1942年,影评人彼特郎吉里在《电影》杂志评论鲁奇诺·维斯康蒂的影片《沉沦》时首次提出新现实主义一词。1943年,温别尔托·巴巴罗教授发表了《新现实主义宣言》。我们不妨从《罗马不设防》一片来一窥新现实主义的独特魅力。
《罗马不设防》的背景是“二战”结束前夕,意大利纳粹势力做垂死挣扎,以“不设防城市”为借口占领罗马,继续制造白色恐怖,显然,战争刚刚结束就投入拍摄的《罗马不设防》,全片都透着现实背景的余温。有意思的是,德·西卡的《偷自行车的人》和德·桑蒂斯的《罗马11时》均来源于一则社会新闻,而《罗马不设防》这部影片中的人物和故事,也有着真实的人物原型。
《偷自行车的人》、《罗马11时》、《罗马不设防》,这三部新现实主义的代表作品,都由“现实”中发生的事件激发创作灵感,这不是一种巧合,而是某种默契。这种默契就是新现实主义导演们“切近现实、切近当下社会”的创作观念的默契,这种默契带来了这一电影流派的一个主旋律:对现实进行复制,而不是纯虚构的搬演。于是,我们能从中看到战后废墟中的失业和贫困,以及纳粹恐怖主义和反战斗争。

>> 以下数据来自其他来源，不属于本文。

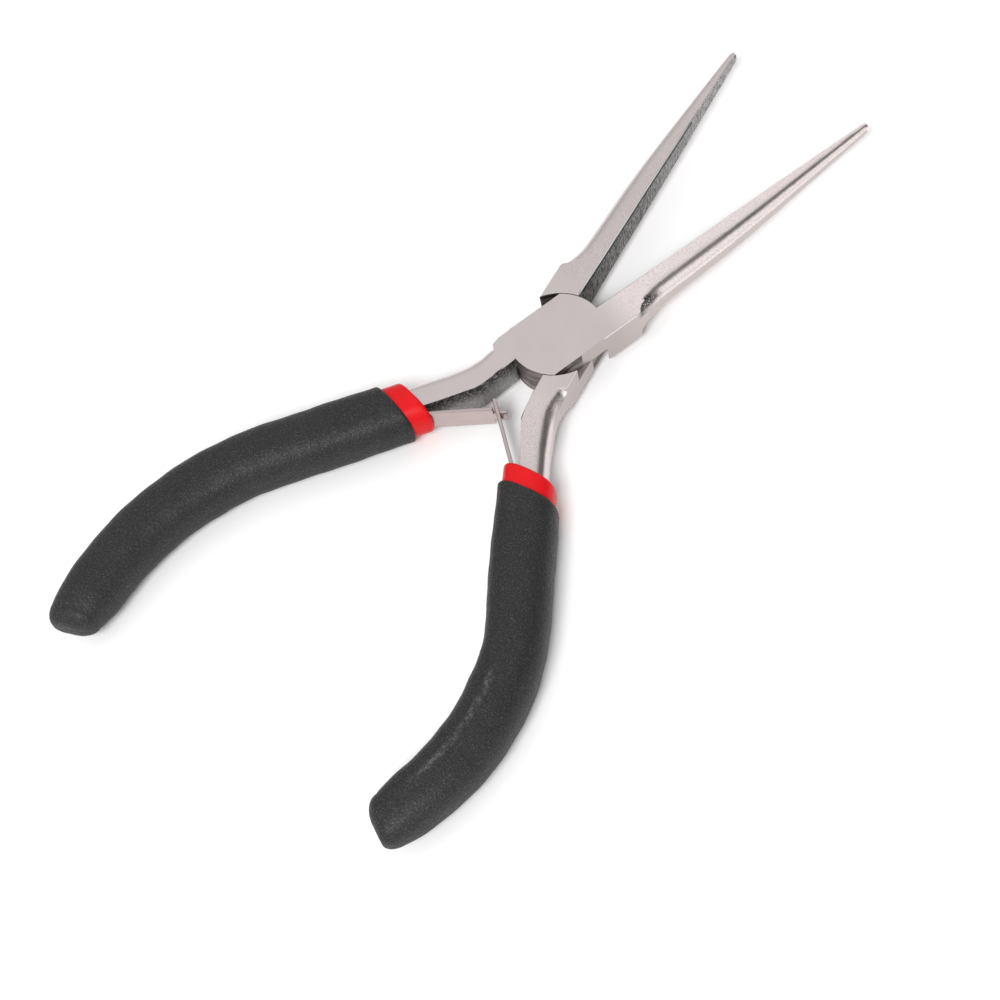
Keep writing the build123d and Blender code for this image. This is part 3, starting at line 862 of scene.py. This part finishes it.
    def relief(self):
        """Normal with softened edges, brush marks along the lever, scale and pitted run-outs."""
        sign = 1 if self.side == "front" else -1
        brushed = self.noise(**BRUSHED, turn=(0, 0, radians(-HALF_OPENING * sign)))
        marks = self.plus(self.times(brushed, 0.35), self.times(self.noises["fine"], 0.5))
        dirt = self.plus(self.times(self.noises["scale"], 4.0), self.times(self.noises["hatch"], 2.0))
        pits = self.times(self.scoop, self.noises["speckle"], 5.0)
        height = self.plus(self.mix(self.inner, marks, dirt), pits)
        softened = self.add("ShaderNodeBevel", {"Radius": 0.12 * MM}, samples=4).outputs[0]
        return self.bump(height, 0.35, 0.02, softened)

    def made(self):
        """The finished material."""
        shades = dict(Base_Color=self.base_colour(), Roughness=self.roughness(), Normal=self.relief())
        return self.finish(Metallic=1.0, **shades)


def spring_steel(side):
    """Bright rolled strip with fine lines along it and painted shade on its bevelled corners."""
    t = LeverTree(f"{side}_spring_steel", side)
    lines = t.noise(1800, 3, 0.6, stretch=(0.08, 0.08, 1))
    base = t.mix_colour(t.noise(240, 3, 0.5), *STRIP)
    base = t.mix_colour(t.between(lines, 0.0, 0.35), base, STRIP_LINES)
    below_top, above_side = STRIP_CORNERS
    corner = t.times(t.ramp(t.flatness, *below_top), t.ramp(t.flatness, *above_side))
    # painted shade on the bevelled corners, darker on the rear strip
    base = t.mix_colour(t.times(corner, CORNER_SHADE[side]), base, STRIP_CORNER_SHADE)
    normal = t.bump(lines, 0.3, 0.015)
    return t.finish(Base_Color=base, Metallic=1.0, Roughness=t.between(lines, 0.22, 0.38), Normal=normal)


def rivet_steel():
    """Ground rivet ends with circular marks."""
    t = Tree("rivet_steel")
    rings = t.add(
        "ShaderNodeTexWave",
        {"Vector": t.coords.outputs["Object"], "Scale": 420.0, "Distortion": 1.5, "Detail": 3.0},
        wave_type="RINGS",
        rings_direction="Z",
    ).outputs[1]
    cloud = t.noise(300, 3, 0.6)
    base = t.mix_colour(cloud, *RIVET)
    normal = t.bump(rings, 0.25, 0.02)
    return t.finish(Base_Color=base, Metallic=1.0, Roughness=t.between(cloud, 0.24, 0.36), Normal=normal)


def red_plastic():
    """Smooth dipped plastic with a faint unevenness."""
    t = Tree("red_plastic")
    cloud = t.noise(220, 3, 0.5)
    base = t.mix_colour(cloud, *RED)
    soft = t.bump(cloud, 0.25, 0.25)
    normal = t.bump(t.noise(3500, 2, 0.5), 0.12, 0.03, soft)
    roughness = t.between(cloud, 0.30, 0.42)
    return t.finish(Base_Color=base, Roughness=roughness, Normal=normal, Specular_IOR_Level=0.15)


def crease_highlight(t):
    """Mask of the painted highlight: a broken pale line along the top of a grip's bend."""
    crease = CREASE[t.side]
    first, last = crease["first"], crease["last"]
    off = t.math("ABSOLUTE", t.minus(t.distance(*crease["centre"]), crease["radius"]))
    line = t.times(t.ramp(off, CREASE_HALF_WIDTH, 0.0), t.ramp(t.side_height, *CREASE_HEIGHT))
    starts = t.ramp(t.y, first, first - CREASE_FADES[0])
    ends = t.ramp(t.y, last, last + CREASE_FADES[1])
    broken = t.ramp(t.noise(1500, 4, 0.75), 0.44, 0.62)
    return t.times(line, starts, ends, t.between(broken, 0.1, 1.0))


def black_rubber(side):
    """Black dipped grip with a fine sandy grain; one grip has a painted highlight along the crease of its
    bend.
    """
    t = LeverTree(f"{side}_black_rubber", side)
    grain = t.noise(2300, 2, 0.6)
    coarse = t.noise(900, 2, 0.5)
    specks = t.ramp(t.noise(5600, 3, 0.7), 0.50, 0.68)
    base = t.mix_colour(t.noise(90, 3, 0.5), *BLACK)
    base = t.mix_colour(t.times(specks, 0.6), base, BLACK_SPECKS)
    # painted highlight along the crease
    if side in CREASE:
        base = t.mix_colour(t.times(crease_highlight(t), 0.55), base, BLACK_CREASE_HIGHLIGHT)
    normal = t.bump(t.plus(grain, t.times(coarse, 0.7)), 0.75, 0.14)
    roughness = t.minus(t.between(grain, 0.46, 0.66), t.times(specks, 0.16))
    return t.finish(Base_Color=base, Roughness=roughness, Normal=normal, Specular_IOR_Level=0.33)


def painted_floor():
    """Plain pale floor."""
    t = Tree("pale_floor")
    base = t.mix_colour(t.noise(30, 2, 0.5), *FLOOR)
    return t.finish(Base_Color=base, Roughness=0.9, Specular_IOR_Level=0.1)


def give(obj, material):
    """One material for the whole object."""
    obj.data.materials.clear()
    obj.data.materials.append(material)


# ======== Stage ========
FLOOR_REACH = 3.0       # metres from the middle
FLOOR_GAP = 0.0001
# Key light: azimuth counted from +Y towards +X, elevation, metres away, metres wide, power
KEY_LIGHT = (150, 52, 1.2, 0.45, 11.5)
# Brightness of the room by the X part of the direction: two soft walls with a dark gap overhead
ROOM = [
    (-1.0, 0.60),
    (-0.82, 0.76),
    (-0.6, 0.93),
    (-0.02, 0.95),
    (0.12, 0.10),
    (0.54, 0.08),
    (0.70, 1.06),
    (0.93, 1.02),
    (1.0, 0.72),
]
HORIZON_SHADE = 0.7     # how bright the room is at floor level, against above HORIZON_TOP
HORIZON_TOP = 0.2       # upward part of the direction


def floor_plane(height):
    """Square floor at a height."""
    corners = [(-1, -1), (1, -1), (1, 1), (-1, 1)]
    mesh = bpy.data.meshes.new("floor")
    points = [(x * FLOOR_REACH, y * FLOOR_REACH, 0) for x, y in corners]
    mesh.from_pydata(points, [], [(0, 1, 2, 3)])
    made = new_object("floor", mesh)
    made.location.z = height
    return made


def area_light(name, azimuth, elevation, distance, width, power):
    """Square soft light that looks at the pliers."""
    data = bpy.data.lights.new(name, "AREA")
    data.shape = "RECTANGLE"
    data.size = data.size_y = width
    data.energy = power
    lamp = new_object(name, data)
    a, e = radians(azimuth), radians(elevation)
    out = Vector((sin(a) * cos(e), cos(a) * cos(e), sin(e)))
    lamp.location = out * distance
    lamp.rotation_mode = "QUATERNION"
    lamp.rotation_quaternion = (-out).to_track_quat("-Z", "Y")


def studio():
    """Plain room of two pale walls with a dark gap between them."""
    world = bpy.data.worlds.new("studio")
    world.use_nodes = True
    nodes, links = world.node_tree.nodes, world.node_tree.links
    nodes.clear()
    coords = nodes.new("ShaderNodeTexCoord")
    split = nodes.new("ShaderNodeSeparateXYZ")
    links.new(coords.outputs["Generated"], split.inputs[0])
    share = nodes.new("ShaderNodeMapRange")
    share.inputs["From Min"].default_value = -1
    links.new(split.outputs["X"], share.inputs[0])
    ramp = nodes.new("ShaderNodeValToRGB")
    for _ in ROOM[2:]:
        ramp.color_ramp.elements.new(0.5)
    for element, (x, value) in zip(ramp.color_ramp.elements, ROOM):
        element.position = (x + 1) / 2
        element.color = colour(value, value, value)
    links.new(share.outputs[0], ramp.inputs[0])
    rise = nodes.new("ShaderNodeMapRange")
    rise.inputs["From Max"].default_value = HORIZON_TOP
    rise.inputs["To Min"].default_value = HORIZON_SHADE
    links.new(split.outputs["Z"], rise.inputs[0])
    background = nodes.new("ShaderNodeBackground")
    links.new(ramp.outputs[0], background.inputs["Color"])
    links.new(rise.outputs[0], background.inputs["Strength"])
    output = nodes.new("ShaderNodeOutputWorld")
    links.new(background.outputs[0], output.inputs[0])
    bpy.context.scene.world = world


def camera():
    """Camera at the photograph's viewing angle."""
    a, e, roll = radians(VIEW_AZIMUTH), radians(VIEW_ELEVATION), radians(VIEW_ROLL)
    back = Vector((sin(a) * cos(e), -cos(a) * cos(e), sin(e)))
    level = Vector((cos(a), sin(a), 0))
    rise = back.cross(level)
    right = level * cos(roll) - rise * sin(roll)
    up = level * sin(roll) + rise * cos(roll)
    data = bpy.data.cameras.new("camera")
    data.lens = LENS
    data.sensor_width = SENSOR_WIDTH
    data.clip_start, data.clip_end = CLIP
    made = new_object("camera", data)
    pivot = Vector((0, 0, MID_HEIGHT))
    place = (pivot + back * VIEW_DISTANCE - right * VIEW_SHIFT[0] - up * VIEW_SHIFT[1]) * MM
    turn = Matrix((right, up, back)).transposed().to_4x4()
    made.matrix_world = Matrix.Translation(place) @ turn
    bpy.context.scene.camera = made


# ======== Build ========
for side in ("front", "rear"):
    give(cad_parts[f"{side}_lever"], LeverSteel(side).made())
    give(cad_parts[f"{side}_spring_rivet"], rivet_steel())
give(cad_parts["pivot_rivet"], rivet_steel())

red = red_plastic()
for side in ("front", "rear"):
    give(leaf(side), spring_steel(side))
    give(collar(side), red)
    give(outer_grip(side), black_rubber(side))

low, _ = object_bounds()
floor = floor_plane(low.z - FLOOR_GAP)
give(floor, painted_floor())
area_light("key_light", *KEY_LIGHT)
studio()
camera()
bpy.context.scene.view_settings.view_transform = "Standard"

当然,《罗马不设防》这部影片提供的社会空间不仅仅是镇压和抵抗,为了在更广阔的范围内反映那个动荡不安的年代,影片通过平娜参与哄抢面包的事件,折射纳粹战争阴影下的饥饿;通过平娜在向神父唐·皮得罗做忏悔时吐露的质疑:究竟是不是上帝要我们受这种罪,展示了战争投射在普通人心里的痛苦感受;影片三次穿插了平娜之子马赛罗和孩子们的集体行动——他们向纳粹汽车投放炸弹、在纳粹围捕时马赛罗的跛脚伙伴想和敌人同归于尽、在纳粹对唐·皮得罗神父行刑时,马赛罗和伙伴们隔着铁丝网看到了这惨绝人寰的一幕,影片结尾他们结队悲愤地离去。显然,这些插曲折射出这样的现实:当年的反战行动,不仅仅是牺牲的民族解放委员会军委领导人曼发弟、唐·皮得罗神父和平娜的爱人弗兰西斯科这些地下党员们的事情,而是全民族对纳粹恐怖的集体反抗。结尾孩子们的背影,其实是一个沉重的问号:由大人制造的这场灾难,为什么要由孩子们来承担?这种失去理智的仇恨会不会在人类的后代中繁衍下去?
《罗马不设防》这部影片是在“一无拍片许可,二无资金”的条件下,在事件发生地拍摄而成的。在这种情况下,最讨巧、最现实的办法就是“扛着摄影机走向街头”,恰恰因为如此,这部影片里罗马街头景象的镜头,不仅仅是电影的叙事元素,而且某种程度上具有了历史文献的价值。在“事件发生的地点”来拍摄,显示了罗西里尼对影片真实效果的重视,这种重视是为了再现现实的效果达到极致。